Frequently asked questions
What is the difference between an AI proof of concept and a pilot?
A proof of concept tests whether an approach is feasible and valuable on a narrow slice of a real problem, with a single success metric. A pilot is a limited but real deployment with actual users, run after a PoC has already shown the approach works. Confusing the two is a common cause of pilot purgatory, because a PoC scoped like a pilot rarely finishes.
How long should an AI proof of concept take?
A genuinely narrow PoC is usually a matter of weeks, not months, because its scope is deliberately small and fixed. If a proposed PoC stretches over many months with no defined deliverable, the scope is probably too broad.
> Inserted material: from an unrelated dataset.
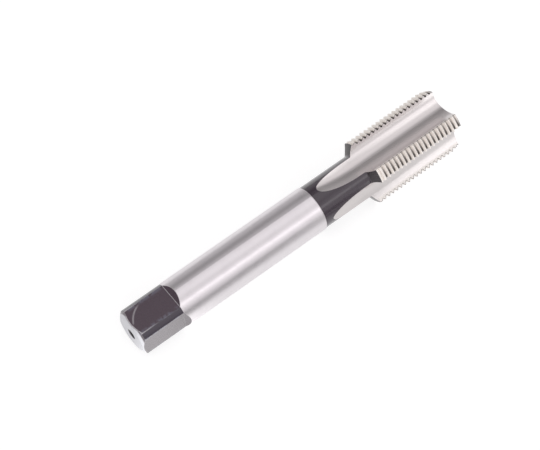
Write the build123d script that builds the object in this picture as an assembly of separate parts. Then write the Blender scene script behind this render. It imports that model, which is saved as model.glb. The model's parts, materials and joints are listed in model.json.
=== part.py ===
from build123d import *
import math
import os

# Straight-flute machine and hand tap, M20 x 1.5, right hand, ground from one bar.
#
# The tool is built along +X: X = 0 is the end face of the driving square, the
# thread is at the far end, and +Z is the normal of the square's upper flat.
# At the end it is turned into the pose in which it lies on a level surface.

# --- Driving sizes, in millimetres and degrees -------------------------------

overall_length = 112.0

# Driving end
square_across_flats = 11.2
square_length = 14.0
square_ramp_angle = 45.0
end_face_diameter = 10.6
end_cone_length = 1.0

# Shank and neck
shank_diameter = 14.0
shank_end = 63.0
neck_diameter = 13.6

# Thread, 60 degree form: the crest's flat as a share of the pitch, the groove's depth
# as a share of the sharp triangle's height
thread_diameter = 20.0
thread_pitch = 1.5
thread_flank_angle = 30.0
thread_crest_share = 1 / 8
thread_depth_share = 17 / 24
thread_length = 30.0
thread_run_in = 3.2
lead_length = 2.6
lead_front_diameter = 18.4
shoulder_angle = 60.0
shoulder_fillet = 0.4

# Flutes
flute_count = 4
land_angle = 24.0
core_diameter = 9.8
flute_radius = 4.4
flute_back_radius = 9.0
face_hook_angle = 8.0
grinding_wheel_radius = 45.0
flute_tip = 65.5

# Centre holes, one in each end
centre_mouth_diameter = 3.3
centre_cone_angle = 60.0
centre_pilot_diameter = 1.6
centre_pilot_length = 2.0

# --- Sizes that follow -------------------------------------------------------

shank_radius = shank_diameter / 2
neck_radius = neck_diameter / 2
thread_radius = thread_diameter / 2
core_radius = core_diameter / 2
thread_start = overall_length - thread_length
flute_spacing = 360.0 / flute_count

# Cutting solids reach this far past the metal that they take away.
clear_radius = thread_diameter
flute_overshoot = thread_radius / 2
runout_turn = 45.0


def polar(radius, angle):
    """A point of a cross-section, its angle turned from +Z in the cutting direction."""
    turn = math.radians(angle)
    return Vector(radius * math.sin(turn), radius * math.cos(turn))


# --- Turned blank ------------------------------------------------------------

shank_step = shank_radius - neck_radius
shoulder_run = (thread_radius - neck_radius) / math.tan(math.radians(shoulder_angle))
neck_end = thread_start - shoulder_run

blank_outline = Polyline(
    (0, 0),
    (0, end_face_diameter / 2),
    (end_cone_length, shank_radius),
    (shank_end, shank_radius),
    (shank_end + shank_step, neck_radius),
    (neck_end, neck_radius),
    (thread_start, thread_radius),
    (overall_length - lead_length, thread_radius),
    (overall_length, lead_front_diameter / 2),
    (overall_length, 0),
    close=True,
)
blank_section = make_face(blank_outline)
shoulder_corner = blank_section.vertices().sort_by_distance((neck_end, neck_radius))[0]
blank_section = fillet(shoulder_corner, shoulder_fillet)
blank = revolve(Plane.XZ * blank_section, Axis.X)

# --- Driving square: four flats, each ending in a ramp up to the shank --------

flat_height = square_across_flats / 2
ramp_rise = clear_radius - flat_height
ramp_run = ramp_rise / math.tan(math.radians(square_ramp_angle))
flat_outline = Polyline(
    (-clear_radius, flat_height),
    (square_length, flat_height),
    (square_length + ramp_run, clear_radius),
    (-clear_radius, clear_radius),
    close=True,
)
flat_cut = extrude(Plane.XZ * make_face(flat_outline), clear_radius, both=True)
flat_cuts = [Rot(X=90 * quarter) * flat_cut for quarter in range(4)]

# --- Centre holes --------------------------------------------------------------

centre_mouth = centre_mouth_diameter / 2
centre_pilot = centre_pilot_diameter / 2
cone_depth = (centre_mouth - centre_pilot) / math.tan(math.radians(centre_cone_angle / 2))
centre_outline = Polyline(
    (0, 0),
    (0, centre_mouth),
    (cone_depth, centre_pilot),
    (cone_depth + centre_pilot_length, centre_pilot),
    (cone_depth + centre_pilot_length + centre_pilot, 0),
    close=True,
)
rear_centre = revolve(Plane.XZ * make_face(centre_outline), Axis.X)
front_centre = Pos(X=overall_length) * Rot(Z=180) * rear_centre

# --- Thread: a helical groove, open at both ends --------------------------------

# Only the lands carry thread, so the groove is cut as one short arc a land. From
# each land to the next the arc turns by one flute and advances by its share of the
# pitch, which puts every arc on the same helix.
flank_slope = math.tan(math.radians(thread_flank_angle))
sharp_height = thread_pitch / 2 / flank_slope
crest_width = thread_pitch * thread_crest_share
groove_depth = sharp_height * thread_depth_share
groove_over = crest_width / 2
mouth_half = (thread_pitch - crest_width) / 2
over_half = mouth_half + groove_over * flank_slope
root_half = mouth_half - groove_depth * flank_slope

groove_arc = (land_angle + flute_spacing) / 2
arc_advance = thread_pitch * groove_arc / 360
arc_helix = Helix(pitch=thread_pitch, height=arc_advance, radius=thread_radius, direction=(1, 0, 0))
over_radius = thread_radius + groove_over
root_radius = thread_radius - groove_depth
groove_section = make_face(
    Polyline(
        (-over_half, over_radius),
        (over_half, over_radius),
        (root_half, root_radius),
        (-root_half, root_radius),
        close=True,
    )
)
groove_sweep = sweep(Plane.XZ * groove_section, path=arc_helix, is_frenet=True)
groove = Pos(X=-arc_advance / 2) * Rot(X=-groove_arc / 2) * groove_sweep
groove_count = math.ceil((thread_length / thread_pitch + 2) * flute_count)


def groove_on_land(step):
    """The arc on one land. The first crest, half a pitch before it, is on the thread's rear edge."""
    advance = thread_pitch * step / flute_count
    lift = groove_depth * max(0, 1 - advance / thread_run_in)
    on_land = Rot(X=flute_spacing * (step + 0.5)) * Pos(Z=lift) * groove
    return Pos(X=thread_start - thread_pitch / 2 + advance) * on_land


grooves = [groove_on_land(step) for step in range(groove_count)]

# --- Flutes --------------------------------------------------------------------

# In the flute's own section the first axis points in the cutting direction and
# the second outward through the middle of the flute. The cutting face is a line
# from the cutting edge, the floor an arc that it runs into, and the back of the
# next land a wider arc that carries the floor on to the heel.
half_gap = (flute_spacing - land_angle) / 2
face_angle = half_gap - face_hook_angle
edge = polar(thread_radius, -half_gap)
heel = polar(thread_radius, half_gap)

# The floor's centre lies one flute radius from the cutting face and from the core.
floor_distance = core_radius + flute_radius
face_normal = polar(1, 90 - face_angle)
floor_offset = flute_radius + edge.dot(face_normal)
floor_turn = math.degrees(math.asin(floor_offset / floor_distance)) - face_angle
floor_centre = polar(floor_distance, floor_turn)
face_foot_bearing = 270 - face_angle

# The back's centre is set so that its arc leaves the floor smoothly and meets the heel.
to_heel = heel - floor_centre
heel_bearing = math.degrees(math.atan2(to_heel.X, to_heel.Y))
centre_gap = flute_back_radius - flute_radius
gap_share = (centre_gap**2 + to_heel.length**2 - flute_back_radius**2) / (2 * centre_gap * to_heel.length)
back_bearing = heel_bearing - math.degrees(math.acos(gap_share))
back_centre = floor_centre + polar(centre_gap, back_bearing)
back_foot_bearing = back_bearing + 180
from_back = heel - back_centre
back_heel_bearing = math.degrees(math.atan2(from_back.X, from_back.Y))

face_foot = floor_centre + polar(flute_radius, face_foot_bearing)
floor_middle = floor_centre + polar(flute_radius, (face_foot_bearing + back_foot_bearing) / 2)
back_foot = floor_centre + polar(flute_radius, back_foot_bearing)
back_middle = back_centre + polar(flute_back_radius, (back_foot_bearing + back_heel_bearing) / 2)
face_top = edge + polar(flute_overshoot, -face_angle)
heel_top = heel + polar(flute_overshoot, half_gap)
flute_outline = Curve() + [
    Line(face_top, face_foot),
    ThreePointArc(face_foot, floor_middle, back_foot),
    ThreePointArc(back_foot, back_middle, heel),
    Line(heel, heel_top),
    Line(heel_top, face_top),
]

# The wheel stops over the point where the floor is still at its full depth, so the
# flute runs out along the wheel's rim and leaves the neck at the flute's tip.
tip_rise = neck_radius - core_radius
runout_length = math.sqrt(2 * grinding_wheel_radius * tip_rise - tip_rise**2)
wheel_stop = flute_tip + runout_length
flute_plane = Plane(origin=(wheel_stop, 0, 0), x_dir=(0, -1, 0), z_dir=(-1, 0, 0))
flute_section = flute_plane * make_face(flute_outline)
wheel_centre = flute_plane.from_local_coords(polar(core_radius + grinding_wheel_radius, floor_turn))
wheel_ahead = flute_plane.from_local_coords(polar(1, floor_turn - 90))
wheel_axis = Axis(wheel_centre, wheel_ahead - flute_plane.origin)
straight_flute = extrude(flute_section, overall_length - wheel_stop + flute_overshoot, dir=(1, 0, 0))
flute_runout = revolve(flute_section, wheel_axis, runout_turn)
flute = straight_flute + flute_runout
flutes = [Rot(X=flute_spacing * turn) * flute for turn in range(flute_count)]

# --- The tap -------------------------------------------------------------------

tap = blank - flat_cuts - [rear_centre, front_centre] - flutes
tap = tap - grooves

# --- Rest pose: on the rear of the thread and the rear of the ground shank -------

thread_drop = thread_radius * math.cos(math.radians(half_gap))
shank_contact = square_length + (shank_radius - flat_height) / math.tan(math.radians(square_ramp_angle))
rest_tilt = math.degrees(math.atan2(thread_drop - shank_radius, thread_start - shank_contact))
rest_turn = Rot(Y=-rest_tilt)
rest_box = (rest_turn * tap).bounding_box()
rest_pose = Pos(-rest_box.center().X, 0, -rest_box.min.Z) * rest_turn
tap = rest_pose * tap
tap.label = "tap"

os.makedirs("parts", exist_ok=True)
export_step(tap, "parts/tap.step")
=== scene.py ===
import json
import math
from types import SimpleNamespace

import bpy
from mathutils import Matrix, Vector

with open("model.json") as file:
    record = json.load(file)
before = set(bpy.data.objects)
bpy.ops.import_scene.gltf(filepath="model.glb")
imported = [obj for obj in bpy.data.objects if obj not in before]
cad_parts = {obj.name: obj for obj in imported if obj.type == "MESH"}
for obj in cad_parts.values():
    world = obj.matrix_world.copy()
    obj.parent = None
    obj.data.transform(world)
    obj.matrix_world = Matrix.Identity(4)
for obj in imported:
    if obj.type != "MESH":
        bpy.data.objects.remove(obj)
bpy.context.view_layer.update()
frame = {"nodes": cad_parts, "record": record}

MM = 0.001

# The tap's own axis, from the record: it starts at the square's end face and
# points at the cutting end. The tap lies slightly tilted, so it isn't level.
mounts = {mount["name"]: mount for mount in frame["record"]["mounts"]}
TAP_START = Vector(mounts["rear_centre"]["pos_m"])
TAP_AXIS = Vector(mounts["cutting_thread"]["axis"])
TAP_SIDE = Vector((0, -1, 0))
TAP_TOP = TAP_SIDE.cross(TAP_AXIS)

# Places along the tap, in millimetres, where one finish meets another.
SQUARE_END = 14.0
RAMP_END = 15.6
SHANK_END = 63.2
SHOULDER_START = 80.35
THREAD_START = 82.0
FRONT_END = 112.0

# Radii, in millimetres.
END_FACE_INNER = 1.62
HOLE_RADIUS = 1.66
END_FACE_RADIUS = 5.3
END_FINISH_RADIUS = 6.3
NECK_RADIUS = 6.8
SHANK_RADIUS = 7.0
RIM_RADIUS = 8.5
TOOTH_RADIUS = 8.85
THREAD_ROOT = 9.08

# The cone behind the end face rises this much a millimetre.
END_CONE_SLOPE = 1.7
# The square's flats, in millimetres: from the axis, and from their middle to a corner.
# A flat's finish starts a little under it, and goes a little past its edges.
FLAT_HEIGHT = 5.6
FLAT_HALF_WIDTH = 4.2
FLAT_UNDER = 0.2
FLAT_PAST_RAMP = 0.02
FLAT_PAST_CORNER = 0.12
# A land, in degrees turned about the tap from straight above, and the next land's place.
HEEL_ANGLE = 33.0
LAND_ANGLE = 24.0
LAND_SPACING = 90.0
FULL_TURN = 360.0
# The side of a land by its cutting edge, as a share of the land from its heel.
EDGE_SIDE = 0.45
# The smallest radius, in millimetres, that a division takes.
LEAST_RADIUS = 0.1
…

A tight scope with a written success metric is what keeps the timeline — and the budget — under control.
What should an AI proof of concept cost?
Cost follows scope. A narrow, fixed-scope PoC at Crux Digits starts from around €20,000, while a lighter feasibility audit starts from around €2,500 if you first need to decide whether a PoC is justified. Be wary of open-ended day rates with no defined deliverable, which tend to drift over budget without producing a clear decision.
Why should I insist on owning the PoC code?
Owning the code, prompts, evaluation set, and documentation means you can take the work to production with any team, rather than being locked to the supplier who built it. It also lets you re-run the evaluation yourself if your data changes. A vendor-neutral partner should hand all of this over as a normal part of the engagement.
What happens if the proof of concept fails?
A PoC that returns a clear no is a success, not a waste. It tells you, for a small cost, that the production budget should go elsewhere — or that the real first project is data engineering rather than a model. The point of a PoC is to make that decision cheap and evidence-based before larger money is committed.